Records from a dataset.
○ ○ ○ ○ ○

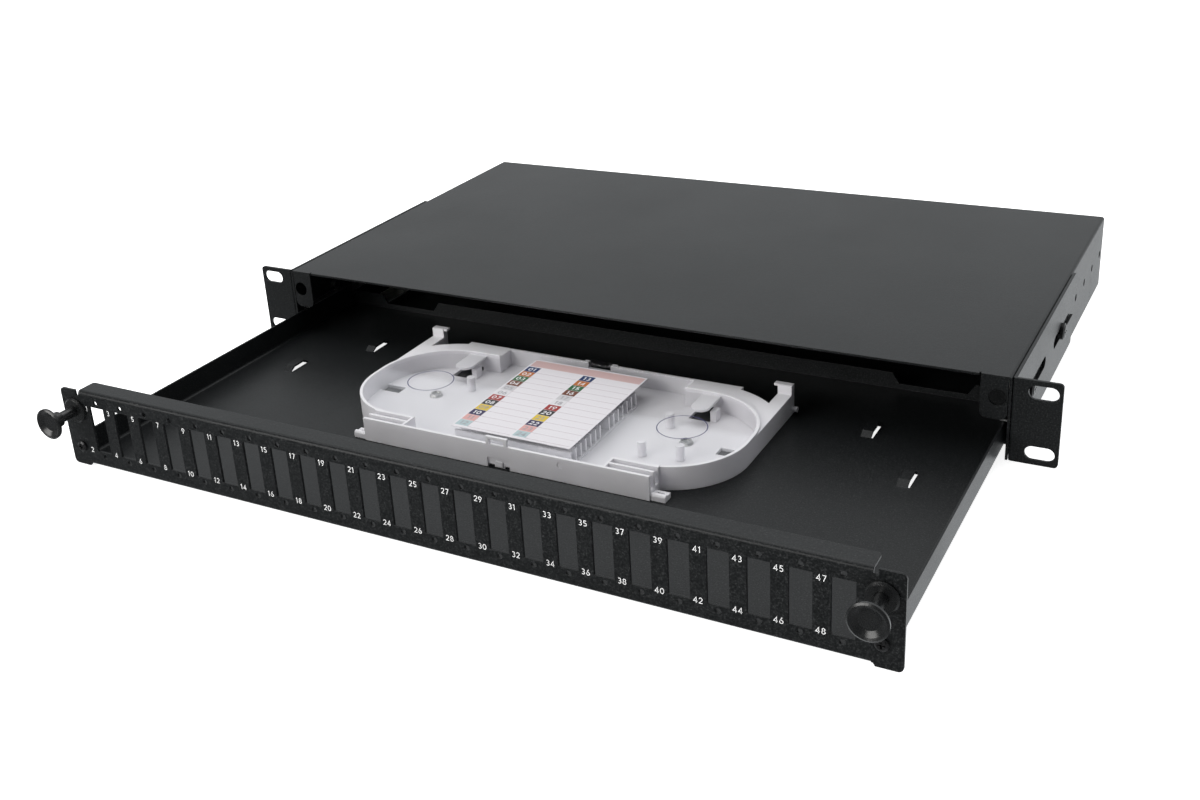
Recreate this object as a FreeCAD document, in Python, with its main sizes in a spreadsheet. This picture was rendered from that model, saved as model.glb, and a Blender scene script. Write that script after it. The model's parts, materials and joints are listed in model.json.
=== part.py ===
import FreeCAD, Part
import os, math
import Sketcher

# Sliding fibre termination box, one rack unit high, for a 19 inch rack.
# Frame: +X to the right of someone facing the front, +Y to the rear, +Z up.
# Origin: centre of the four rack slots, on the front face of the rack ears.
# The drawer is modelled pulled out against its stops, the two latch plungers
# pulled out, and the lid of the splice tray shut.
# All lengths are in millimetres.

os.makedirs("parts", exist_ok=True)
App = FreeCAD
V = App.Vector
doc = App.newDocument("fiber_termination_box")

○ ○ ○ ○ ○

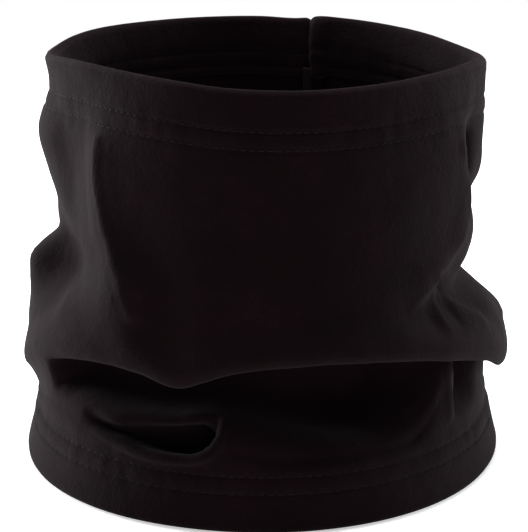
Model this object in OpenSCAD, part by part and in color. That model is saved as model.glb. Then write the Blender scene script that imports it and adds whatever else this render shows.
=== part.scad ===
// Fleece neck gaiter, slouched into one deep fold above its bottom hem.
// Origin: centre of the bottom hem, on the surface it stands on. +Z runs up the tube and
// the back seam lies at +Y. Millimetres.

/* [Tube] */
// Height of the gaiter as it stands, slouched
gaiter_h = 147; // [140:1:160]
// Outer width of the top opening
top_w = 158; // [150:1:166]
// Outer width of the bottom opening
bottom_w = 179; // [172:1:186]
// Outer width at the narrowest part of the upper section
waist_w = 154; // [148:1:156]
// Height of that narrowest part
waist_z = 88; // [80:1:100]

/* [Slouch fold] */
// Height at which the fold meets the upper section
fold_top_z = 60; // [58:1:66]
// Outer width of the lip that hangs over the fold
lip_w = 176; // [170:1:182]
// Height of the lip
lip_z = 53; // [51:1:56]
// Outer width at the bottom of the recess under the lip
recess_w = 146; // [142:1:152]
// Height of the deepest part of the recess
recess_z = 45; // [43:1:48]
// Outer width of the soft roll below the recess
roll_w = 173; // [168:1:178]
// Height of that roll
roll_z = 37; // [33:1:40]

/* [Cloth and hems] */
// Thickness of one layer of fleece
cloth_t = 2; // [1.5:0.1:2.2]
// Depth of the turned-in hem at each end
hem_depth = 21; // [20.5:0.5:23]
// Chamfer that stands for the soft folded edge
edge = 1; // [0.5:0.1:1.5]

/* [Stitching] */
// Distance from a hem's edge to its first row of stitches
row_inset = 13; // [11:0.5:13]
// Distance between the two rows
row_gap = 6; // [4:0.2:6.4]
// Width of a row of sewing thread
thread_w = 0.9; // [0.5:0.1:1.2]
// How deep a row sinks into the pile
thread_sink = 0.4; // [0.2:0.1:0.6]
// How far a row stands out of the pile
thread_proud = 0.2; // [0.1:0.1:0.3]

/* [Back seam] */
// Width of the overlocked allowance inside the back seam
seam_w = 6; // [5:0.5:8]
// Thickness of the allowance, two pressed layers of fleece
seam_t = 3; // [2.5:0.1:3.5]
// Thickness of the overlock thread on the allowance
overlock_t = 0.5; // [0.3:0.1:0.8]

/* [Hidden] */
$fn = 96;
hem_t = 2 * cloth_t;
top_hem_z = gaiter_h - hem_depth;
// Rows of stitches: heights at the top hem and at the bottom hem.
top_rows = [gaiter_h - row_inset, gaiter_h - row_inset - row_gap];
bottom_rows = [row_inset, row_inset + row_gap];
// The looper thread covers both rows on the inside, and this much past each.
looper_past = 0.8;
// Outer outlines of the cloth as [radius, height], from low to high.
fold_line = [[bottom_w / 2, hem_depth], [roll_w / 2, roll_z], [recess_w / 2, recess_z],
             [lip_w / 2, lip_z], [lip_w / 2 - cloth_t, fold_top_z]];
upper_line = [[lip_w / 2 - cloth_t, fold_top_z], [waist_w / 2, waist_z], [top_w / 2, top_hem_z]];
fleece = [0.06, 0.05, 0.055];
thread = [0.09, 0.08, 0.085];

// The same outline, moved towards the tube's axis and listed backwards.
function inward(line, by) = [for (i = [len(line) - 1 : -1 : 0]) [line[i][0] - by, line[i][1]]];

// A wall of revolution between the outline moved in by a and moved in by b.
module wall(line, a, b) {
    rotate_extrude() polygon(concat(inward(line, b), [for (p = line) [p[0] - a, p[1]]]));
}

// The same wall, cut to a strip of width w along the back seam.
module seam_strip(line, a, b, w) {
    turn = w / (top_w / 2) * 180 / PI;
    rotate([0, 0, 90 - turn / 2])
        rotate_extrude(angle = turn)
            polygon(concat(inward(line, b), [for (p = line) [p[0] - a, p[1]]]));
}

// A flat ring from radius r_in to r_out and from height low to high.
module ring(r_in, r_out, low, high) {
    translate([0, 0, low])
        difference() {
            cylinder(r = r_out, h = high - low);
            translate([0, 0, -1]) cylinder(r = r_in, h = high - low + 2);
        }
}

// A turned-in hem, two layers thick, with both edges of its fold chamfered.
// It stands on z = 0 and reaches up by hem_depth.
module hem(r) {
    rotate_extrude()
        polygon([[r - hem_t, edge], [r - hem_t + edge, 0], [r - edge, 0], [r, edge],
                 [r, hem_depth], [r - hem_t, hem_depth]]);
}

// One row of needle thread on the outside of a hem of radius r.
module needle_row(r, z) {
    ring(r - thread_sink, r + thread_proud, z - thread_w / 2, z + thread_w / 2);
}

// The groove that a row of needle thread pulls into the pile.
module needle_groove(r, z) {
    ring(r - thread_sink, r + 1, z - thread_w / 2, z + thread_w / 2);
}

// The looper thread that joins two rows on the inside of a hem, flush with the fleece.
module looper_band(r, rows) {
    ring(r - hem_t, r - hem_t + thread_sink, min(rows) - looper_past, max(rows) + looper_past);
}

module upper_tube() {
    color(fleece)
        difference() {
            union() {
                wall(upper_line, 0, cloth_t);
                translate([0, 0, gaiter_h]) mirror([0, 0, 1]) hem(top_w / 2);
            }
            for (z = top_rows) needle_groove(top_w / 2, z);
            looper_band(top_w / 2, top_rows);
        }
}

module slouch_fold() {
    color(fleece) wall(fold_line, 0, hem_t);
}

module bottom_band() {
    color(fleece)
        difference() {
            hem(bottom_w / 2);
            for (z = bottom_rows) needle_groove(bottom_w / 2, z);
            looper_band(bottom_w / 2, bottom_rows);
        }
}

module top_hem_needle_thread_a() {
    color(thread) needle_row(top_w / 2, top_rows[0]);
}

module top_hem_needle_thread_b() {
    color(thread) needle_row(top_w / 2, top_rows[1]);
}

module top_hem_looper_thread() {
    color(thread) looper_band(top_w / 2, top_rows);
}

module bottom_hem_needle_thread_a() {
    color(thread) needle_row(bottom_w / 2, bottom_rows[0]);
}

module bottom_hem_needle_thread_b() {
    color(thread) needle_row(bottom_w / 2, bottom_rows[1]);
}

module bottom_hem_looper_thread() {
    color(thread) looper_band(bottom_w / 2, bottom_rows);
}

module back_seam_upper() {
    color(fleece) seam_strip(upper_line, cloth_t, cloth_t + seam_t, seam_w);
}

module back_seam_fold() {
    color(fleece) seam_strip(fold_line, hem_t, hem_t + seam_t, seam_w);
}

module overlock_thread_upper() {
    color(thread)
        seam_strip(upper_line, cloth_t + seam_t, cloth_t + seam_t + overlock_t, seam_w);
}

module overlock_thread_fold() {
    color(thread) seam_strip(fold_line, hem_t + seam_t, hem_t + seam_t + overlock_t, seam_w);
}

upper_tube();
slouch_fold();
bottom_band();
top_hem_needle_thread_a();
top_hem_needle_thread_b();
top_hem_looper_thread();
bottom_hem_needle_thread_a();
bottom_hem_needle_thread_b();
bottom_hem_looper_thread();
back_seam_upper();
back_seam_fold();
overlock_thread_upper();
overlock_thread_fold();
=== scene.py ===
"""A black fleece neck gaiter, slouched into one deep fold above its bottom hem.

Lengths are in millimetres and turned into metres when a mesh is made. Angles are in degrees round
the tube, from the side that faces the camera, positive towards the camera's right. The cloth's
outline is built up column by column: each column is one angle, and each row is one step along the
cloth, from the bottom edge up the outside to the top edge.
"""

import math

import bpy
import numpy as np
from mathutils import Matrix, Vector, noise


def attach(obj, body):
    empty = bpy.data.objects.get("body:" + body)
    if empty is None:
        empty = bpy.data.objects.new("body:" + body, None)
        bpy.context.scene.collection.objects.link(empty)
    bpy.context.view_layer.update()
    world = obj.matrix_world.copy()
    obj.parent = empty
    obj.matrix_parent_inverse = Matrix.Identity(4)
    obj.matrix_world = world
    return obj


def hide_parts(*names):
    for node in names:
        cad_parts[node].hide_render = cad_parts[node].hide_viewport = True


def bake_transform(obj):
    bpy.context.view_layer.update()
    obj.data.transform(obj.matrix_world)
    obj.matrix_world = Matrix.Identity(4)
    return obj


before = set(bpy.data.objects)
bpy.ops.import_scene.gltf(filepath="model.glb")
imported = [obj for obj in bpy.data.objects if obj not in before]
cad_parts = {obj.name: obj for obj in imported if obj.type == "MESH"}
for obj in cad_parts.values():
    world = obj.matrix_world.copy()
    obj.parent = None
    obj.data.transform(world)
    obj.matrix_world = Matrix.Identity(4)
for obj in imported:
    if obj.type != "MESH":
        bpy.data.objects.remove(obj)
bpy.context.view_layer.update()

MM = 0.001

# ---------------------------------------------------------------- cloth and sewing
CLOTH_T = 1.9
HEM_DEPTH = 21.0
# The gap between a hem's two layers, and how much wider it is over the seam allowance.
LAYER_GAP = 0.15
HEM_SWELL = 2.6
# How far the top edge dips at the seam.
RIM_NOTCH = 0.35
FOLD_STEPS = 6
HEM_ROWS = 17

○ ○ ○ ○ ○

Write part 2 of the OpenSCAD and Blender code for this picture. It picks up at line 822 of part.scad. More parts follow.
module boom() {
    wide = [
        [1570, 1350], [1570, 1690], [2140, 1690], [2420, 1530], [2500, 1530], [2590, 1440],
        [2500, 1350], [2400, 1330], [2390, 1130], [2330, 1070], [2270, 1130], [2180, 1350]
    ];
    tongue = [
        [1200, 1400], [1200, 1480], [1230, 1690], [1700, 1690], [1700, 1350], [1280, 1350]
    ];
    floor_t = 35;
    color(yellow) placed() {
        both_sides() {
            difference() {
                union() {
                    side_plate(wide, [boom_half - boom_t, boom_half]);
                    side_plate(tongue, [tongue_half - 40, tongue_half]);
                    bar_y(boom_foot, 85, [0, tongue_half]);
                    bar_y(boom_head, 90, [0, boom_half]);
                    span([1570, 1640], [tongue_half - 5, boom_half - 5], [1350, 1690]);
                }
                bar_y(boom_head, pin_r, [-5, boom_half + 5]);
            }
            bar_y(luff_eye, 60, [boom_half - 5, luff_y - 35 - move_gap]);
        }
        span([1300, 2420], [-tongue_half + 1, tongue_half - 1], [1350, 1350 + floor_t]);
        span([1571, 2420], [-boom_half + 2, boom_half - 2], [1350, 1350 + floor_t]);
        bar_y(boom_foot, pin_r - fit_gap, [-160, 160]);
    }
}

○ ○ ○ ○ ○

Stated problem. Starting with the line with "upper_tube();" and ending with the line with "obj.matrix_parent_inverse = Matrix.Identity(4)", extract every line exactly and nothing outside that span.

Correct result.
upper_tube();
slouch_fold();
bottom_band();
top_hem_needle_thread_a();
top_hem_needle_thread_b();
top_hem_looper_thread();
bottom_hem_needle_thread_a();
bottom_hem_needle_thread_b();
bottom_hem_looper_thread();
back_seam_upper();
back_seam_fold();
overlock_thread_upper();
overlock_thread_fold();
=== scene.py ===
"""A black fleece neck gaiter, slouched into one deep fold above its bottom hem.

Lengths are in millimetres and turned into metres when a mesh is made. Angles are in degrees round
the tube, from the side that faces the camera, positive towards the camera's right. The cloth's
outline is built up column by column: each column is one angle, and each row is one step along the
cloth, from the bottom edge up the outside to the top edge.
"""

import math

import bpy
import numpy as np
from mathutils import Matrix, Vector, noise


def attach(obj, body):
    empty = bpy.data.objects.get("body:" + body)
    if empty is None:
        empty = bpy.data.objects.new("body:" + body, None)
        bpy.context.scene.collection.objects.link(empty)
    bpy.context.view_layer.update()
    world = obj.matrix_world.copy()
    obj.parent = empty
    obj.matrix_parent_inverse = Matrix.Identity(4)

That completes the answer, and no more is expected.